Can anyone explain, why the following happens with ES6 array destructuring?

let a, b, c
[a, b] = ['A', 'B']
[b, c] = ['BB', 'C']
console.log(`a=${a} b=${b} c=${c}`)

// expected: a=A b=BB c=C
// actual:   a=BB b=C c=undefined

http://codepen.io/ronkot/pen/WxRqXg?editors=0011

Answer 1

As others have said, you're missing semicolons. But…

Can anyone explain?

There are no semicolons automatically inserted between your lines to separate the "two" statements, because it is valid as a single statement. It is parsed (and evaluated) as

let a = undefined, b = undefined, c = undefined;
[a, b] = (['A', 'B']
[(b, c)] = ['BB', 'C']);
console.log(`a=${a} b=${b} c=${c}`);

wherein

• [a, b] = …; is a destructuring assignment as expected
• (… = ['BB', 'C']) is an assignment expression assigning the array to the left hand side, and evaluating to the array
• ['A', 'B'][…] is a property reference on an array literal
• (b, c) is using the comma operator, evaluating to c (which is undefined)

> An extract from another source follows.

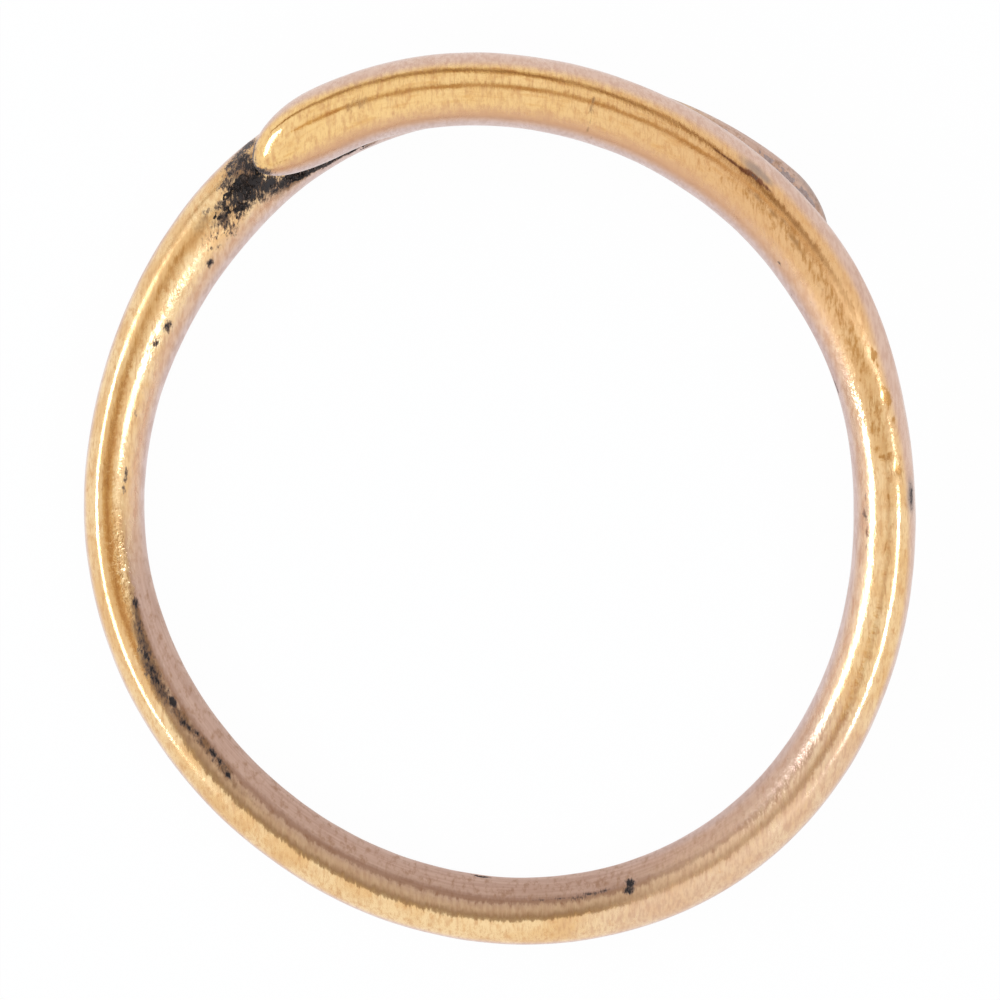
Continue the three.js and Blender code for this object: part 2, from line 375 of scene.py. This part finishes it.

If you want to omit semicolons and let them be automatically inserted where ever possible needed, you will need to put one at the start of every line that begins with (, [, /, +, - or `.

Answer 2

You've fallen into a trap of line wrapping and automatic semicolon insertion rules in JavaScript.

Take this example:

let x = [1, 2]
[2, 1]

It's the interpreted as:

let x = [1, 2][2, 1] // === [1, 2][(2, 1)] === [1, 2][1] === 2

That weird [(2, 1)] thing above is related to how Comma Operator works.

Thus, your example:

let a, b, c
[a, b] = ['A', 'B']
[b, c] = ['BB', 'C']
console.log(`a=${a} b=${b} c=${c}`)

Is interpreted as:

let a, b, c
[a, b] = ['A', 'B'][b, c] = ['BB', 'C']
console.log(`a=${a} b=${b} c=${c}`)

Now, if you insert a semicolon, it will work as you intended:

let a, b, c
[a, b] = ['A', 'B']; // note a semicolon here
[b, c] = ['BB', 'C']
console.log(`a=${a} b=${b} c=${c}`)

Also, it's a good idea to check your code by pasting it into Babel repl to see the generated output:

'use strict';

var a = void 0,
    b = void 0,
    c = void 0;

var _ref = ['A', 'B'][(b, c)] = ['BB', 'C'];

a = _ref[0];
b = _ref[1];

console.log('a=' + a + ' b=' + b + ' c=' + c);

Answer 3

I believe you have forgotten the line breaks ';'. Below is the corrected code. Please try:

let a,b,c
[a, b] = ['A', 'B'];
[b, c] = ['BB', 'C'];
console.log(`a=${a} b=${b} c=${c}`)